Data excerpt.
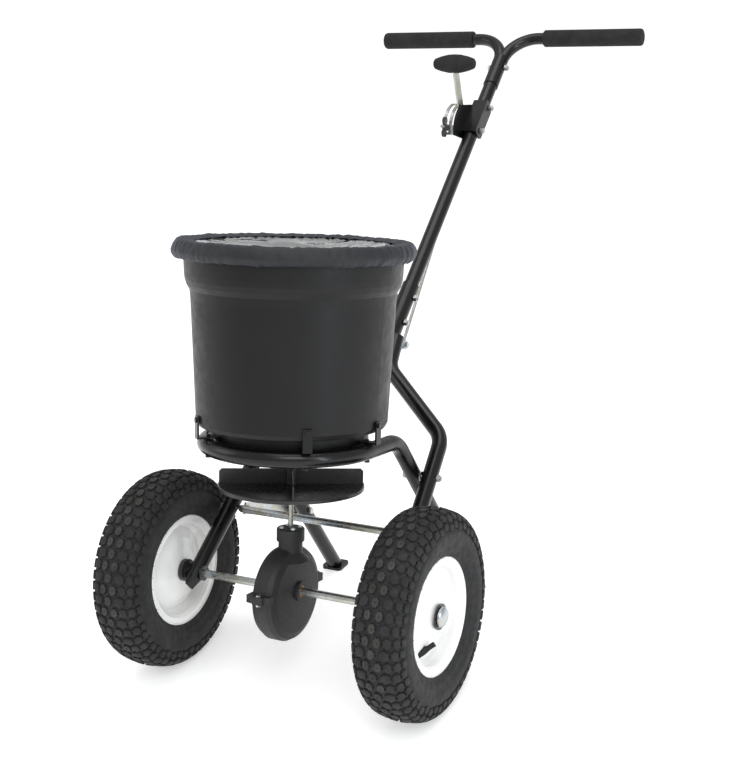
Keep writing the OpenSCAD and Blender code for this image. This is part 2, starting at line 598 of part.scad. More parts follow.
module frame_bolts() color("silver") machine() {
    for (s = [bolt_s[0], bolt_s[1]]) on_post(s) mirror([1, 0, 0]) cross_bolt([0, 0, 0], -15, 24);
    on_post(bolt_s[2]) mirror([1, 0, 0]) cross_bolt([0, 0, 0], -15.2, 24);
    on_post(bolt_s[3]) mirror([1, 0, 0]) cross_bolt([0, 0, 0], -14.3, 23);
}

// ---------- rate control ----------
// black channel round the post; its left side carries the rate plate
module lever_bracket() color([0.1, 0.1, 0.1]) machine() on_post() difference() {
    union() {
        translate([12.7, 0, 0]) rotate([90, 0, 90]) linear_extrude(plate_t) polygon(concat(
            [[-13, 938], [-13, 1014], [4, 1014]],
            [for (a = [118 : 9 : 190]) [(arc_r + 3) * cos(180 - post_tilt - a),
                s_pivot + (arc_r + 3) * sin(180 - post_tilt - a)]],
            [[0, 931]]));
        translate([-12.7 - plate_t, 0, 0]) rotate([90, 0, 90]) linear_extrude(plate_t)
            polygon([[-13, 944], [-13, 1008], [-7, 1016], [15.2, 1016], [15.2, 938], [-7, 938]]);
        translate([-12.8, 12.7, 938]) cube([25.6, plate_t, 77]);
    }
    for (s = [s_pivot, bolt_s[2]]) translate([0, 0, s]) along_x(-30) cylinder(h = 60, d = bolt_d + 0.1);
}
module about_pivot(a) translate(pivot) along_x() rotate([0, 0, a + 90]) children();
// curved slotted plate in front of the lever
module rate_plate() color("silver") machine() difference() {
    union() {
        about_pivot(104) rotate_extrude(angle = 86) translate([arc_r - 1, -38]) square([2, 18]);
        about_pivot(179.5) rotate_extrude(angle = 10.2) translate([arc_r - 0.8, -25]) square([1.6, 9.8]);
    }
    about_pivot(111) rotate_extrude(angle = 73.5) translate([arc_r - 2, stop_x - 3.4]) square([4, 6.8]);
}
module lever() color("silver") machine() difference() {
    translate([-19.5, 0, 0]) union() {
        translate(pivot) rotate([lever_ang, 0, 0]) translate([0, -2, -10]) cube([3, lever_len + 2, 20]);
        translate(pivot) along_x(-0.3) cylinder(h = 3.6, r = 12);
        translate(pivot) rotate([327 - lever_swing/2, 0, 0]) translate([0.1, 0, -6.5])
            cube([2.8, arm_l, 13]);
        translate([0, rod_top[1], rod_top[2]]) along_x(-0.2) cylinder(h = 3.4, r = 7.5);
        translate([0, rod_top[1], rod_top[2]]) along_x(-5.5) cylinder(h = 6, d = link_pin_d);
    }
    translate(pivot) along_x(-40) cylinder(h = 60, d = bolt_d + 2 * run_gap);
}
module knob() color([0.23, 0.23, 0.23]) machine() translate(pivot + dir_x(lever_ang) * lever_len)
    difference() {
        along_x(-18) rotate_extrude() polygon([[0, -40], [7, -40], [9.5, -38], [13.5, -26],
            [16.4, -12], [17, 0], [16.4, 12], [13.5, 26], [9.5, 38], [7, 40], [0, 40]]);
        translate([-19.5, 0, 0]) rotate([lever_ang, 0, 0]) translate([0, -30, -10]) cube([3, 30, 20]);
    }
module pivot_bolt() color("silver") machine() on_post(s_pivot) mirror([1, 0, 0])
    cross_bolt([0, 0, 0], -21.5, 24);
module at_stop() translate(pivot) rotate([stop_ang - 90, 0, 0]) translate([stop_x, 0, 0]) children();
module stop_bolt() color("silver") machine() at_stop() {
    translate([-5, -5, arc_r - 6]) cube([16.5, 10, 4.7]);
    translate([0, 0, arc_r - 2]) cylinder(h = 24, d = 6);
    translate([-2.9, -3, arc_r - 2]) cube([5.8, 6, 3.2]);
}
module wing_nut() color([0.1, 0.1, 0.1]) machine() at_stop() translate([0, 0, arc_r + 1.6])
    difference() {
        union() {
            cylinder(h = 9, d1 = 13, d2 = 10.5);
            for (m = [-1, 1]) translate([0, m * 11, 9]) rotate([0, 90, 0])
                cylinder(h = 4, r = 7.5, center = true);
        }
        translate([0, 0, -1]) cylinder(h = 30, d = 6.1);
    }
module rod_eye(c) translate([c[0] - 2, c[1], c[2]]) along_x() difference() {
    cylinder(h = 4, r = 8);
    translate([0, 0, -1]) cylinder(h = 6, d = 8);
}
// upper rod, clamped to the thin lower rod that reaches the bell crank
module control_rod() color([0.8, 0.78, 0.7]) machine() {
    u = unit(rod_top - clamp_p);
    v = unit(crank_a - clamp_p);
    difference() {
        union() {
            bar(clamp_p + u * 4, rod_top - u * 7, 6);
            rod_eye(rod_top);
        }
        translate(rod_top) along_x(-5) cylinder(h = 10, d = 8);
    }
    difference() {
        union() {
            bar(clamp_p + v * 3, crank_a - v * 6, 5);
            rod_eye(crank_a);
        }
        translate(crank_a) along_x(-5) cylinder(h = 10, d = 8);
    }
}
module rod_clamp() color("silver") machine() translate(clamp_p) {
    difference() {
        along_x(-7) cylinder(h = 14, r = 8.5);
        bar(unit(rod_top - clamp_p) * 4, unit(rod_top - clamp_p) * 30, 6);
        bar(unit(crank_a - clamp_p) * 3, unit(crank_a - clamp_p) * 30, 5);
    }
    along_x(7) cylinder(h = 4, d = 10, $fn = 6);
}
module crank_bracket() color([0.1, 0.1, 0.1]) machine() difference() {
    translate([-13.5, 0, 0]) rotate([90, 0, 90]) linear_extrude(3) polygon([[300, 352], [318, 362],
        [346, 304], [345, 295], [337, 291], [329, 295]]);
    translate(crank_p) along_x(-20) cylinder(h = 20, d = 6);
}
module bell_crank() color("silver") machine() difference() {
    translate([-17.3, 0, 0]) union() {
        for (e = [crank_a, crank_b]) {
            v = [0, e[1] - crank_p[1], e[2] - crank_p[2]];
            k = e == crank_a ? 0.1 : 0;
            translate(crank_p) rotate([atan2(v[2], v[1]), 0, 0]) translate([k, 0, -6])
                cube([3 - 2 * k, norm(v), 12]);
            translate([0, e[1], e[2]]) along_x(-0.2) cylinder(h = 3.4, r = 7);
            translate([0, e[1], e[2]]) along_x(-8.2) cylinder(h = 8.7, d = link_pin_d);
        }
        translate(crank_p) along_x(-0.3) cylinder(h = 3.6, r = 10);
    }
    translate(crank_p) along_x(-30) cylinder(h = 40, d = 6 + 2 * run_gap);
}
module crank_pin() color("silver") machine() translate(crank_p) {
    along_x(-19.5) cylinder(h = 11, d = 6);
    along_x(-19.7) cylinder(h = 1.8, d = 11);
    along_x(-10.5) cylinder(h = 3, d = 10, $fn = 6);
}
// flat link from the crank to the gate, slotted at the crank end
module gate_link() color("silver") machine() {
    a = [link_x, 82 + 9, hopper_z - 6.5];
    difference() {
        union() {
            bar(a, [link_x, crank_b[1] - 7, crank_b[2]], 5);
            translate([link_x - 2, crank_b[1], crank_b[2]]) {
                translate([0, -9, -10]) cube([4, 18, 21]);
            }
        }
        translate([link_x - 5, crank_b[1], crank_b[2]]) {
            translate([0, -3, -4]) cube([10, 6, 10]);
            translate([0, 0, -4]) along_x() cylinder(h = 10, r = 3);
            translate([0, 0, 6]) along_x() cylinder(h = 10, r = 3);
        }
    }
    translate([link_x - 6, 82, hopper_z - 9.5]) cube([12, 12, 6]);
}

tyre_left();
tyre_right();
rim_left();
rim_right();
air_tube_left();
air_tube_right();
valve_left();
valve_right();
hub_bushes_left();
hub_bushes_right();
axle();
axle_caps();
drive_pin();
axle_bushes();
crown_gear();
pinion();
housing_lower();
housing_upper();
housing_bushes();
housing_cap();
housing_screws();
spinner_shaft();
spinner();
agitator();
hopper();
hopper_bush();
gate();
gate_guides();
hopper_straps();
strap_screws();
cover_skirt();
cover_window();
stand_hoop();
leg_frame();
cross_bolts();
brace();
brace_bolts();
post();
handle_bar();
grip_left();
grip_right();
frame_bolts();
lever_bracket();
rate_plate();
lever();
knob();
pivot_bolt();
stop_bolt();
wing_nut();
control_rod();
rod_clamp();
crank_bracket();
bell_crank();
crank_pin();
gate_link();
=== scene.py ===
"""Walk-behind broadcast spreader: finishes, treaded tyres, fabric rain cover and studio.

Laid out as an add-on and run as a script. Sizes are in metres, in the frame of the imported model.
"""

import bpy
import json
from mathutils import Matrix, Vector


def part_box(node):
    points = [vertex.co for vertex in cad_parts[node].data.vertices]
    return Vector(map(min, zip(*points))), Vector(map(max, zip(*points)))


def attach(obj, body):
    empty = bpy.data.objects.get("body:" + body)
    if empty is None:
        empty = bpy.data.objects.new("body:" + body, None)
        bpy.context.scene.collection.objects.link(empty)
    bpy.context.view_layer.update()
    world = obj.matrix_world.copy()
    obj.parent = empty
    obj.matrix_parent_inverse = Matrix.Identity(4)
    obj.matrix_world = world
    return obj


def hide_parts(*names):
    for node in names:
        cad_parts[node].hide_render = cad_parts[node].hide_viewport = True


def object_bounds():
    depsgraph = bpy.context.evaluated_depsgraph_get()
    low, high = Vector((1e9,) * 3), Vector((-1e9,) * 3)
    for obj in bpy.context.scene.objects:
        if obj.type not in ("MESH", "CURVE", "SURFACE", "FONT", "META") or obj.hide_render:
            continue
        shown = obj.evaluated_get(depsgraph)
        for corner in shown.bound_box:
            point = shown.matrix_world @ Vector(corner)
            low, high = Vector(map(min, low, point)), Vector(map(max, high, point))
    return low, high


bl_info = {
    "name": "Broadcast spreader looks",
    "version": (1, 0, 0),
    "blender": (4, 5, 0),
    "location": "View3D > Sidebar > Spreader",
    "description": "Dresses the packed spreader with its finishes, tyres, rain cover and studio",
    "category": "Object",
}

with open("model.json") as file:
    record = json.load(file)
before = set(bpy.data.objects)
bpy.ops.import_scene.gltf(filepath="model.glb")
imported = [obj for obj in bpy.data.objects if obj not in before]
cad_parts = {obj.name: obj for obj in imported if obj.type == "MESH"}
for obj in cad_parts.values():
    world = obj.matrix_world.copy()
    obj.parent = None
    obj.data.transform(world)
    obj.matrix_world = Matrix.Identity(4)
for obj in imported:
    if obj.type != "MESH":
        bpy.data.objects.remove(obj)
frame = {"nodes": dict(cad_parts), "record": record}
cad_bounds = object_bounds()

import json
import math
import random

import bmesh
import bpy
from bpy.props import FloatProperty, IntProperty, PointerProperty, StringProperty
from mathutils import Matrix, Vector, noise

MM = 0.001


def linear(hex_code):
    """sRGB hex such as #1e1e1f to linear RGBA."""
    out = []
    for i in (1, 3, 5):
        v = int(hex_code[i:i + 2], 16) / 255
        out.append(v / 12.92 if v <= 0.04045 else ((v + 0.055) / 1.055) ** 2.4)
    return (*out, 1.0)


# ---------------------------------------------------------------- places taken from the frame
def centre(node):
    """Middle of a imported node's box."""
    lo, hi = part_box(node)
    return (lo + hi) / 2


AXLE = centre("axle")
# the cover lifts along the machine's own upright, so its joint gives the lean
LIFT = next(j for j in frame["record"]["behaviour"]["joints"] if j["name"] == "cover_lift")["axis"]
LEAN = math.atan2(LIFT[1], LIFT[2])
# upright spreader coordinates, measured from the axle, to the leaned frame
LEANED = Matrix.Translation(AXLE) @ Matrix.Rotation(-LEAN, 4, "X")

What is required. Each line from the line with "point = shown.matrix_world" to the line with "return low, high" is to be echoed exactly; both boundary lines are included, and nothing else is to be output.

Solved exercise.
            point = shown.matrix_world @ Vector(corner)
            low, high = Vector(map(min, low, point)), Vector(map(max, high, point))
    return low, high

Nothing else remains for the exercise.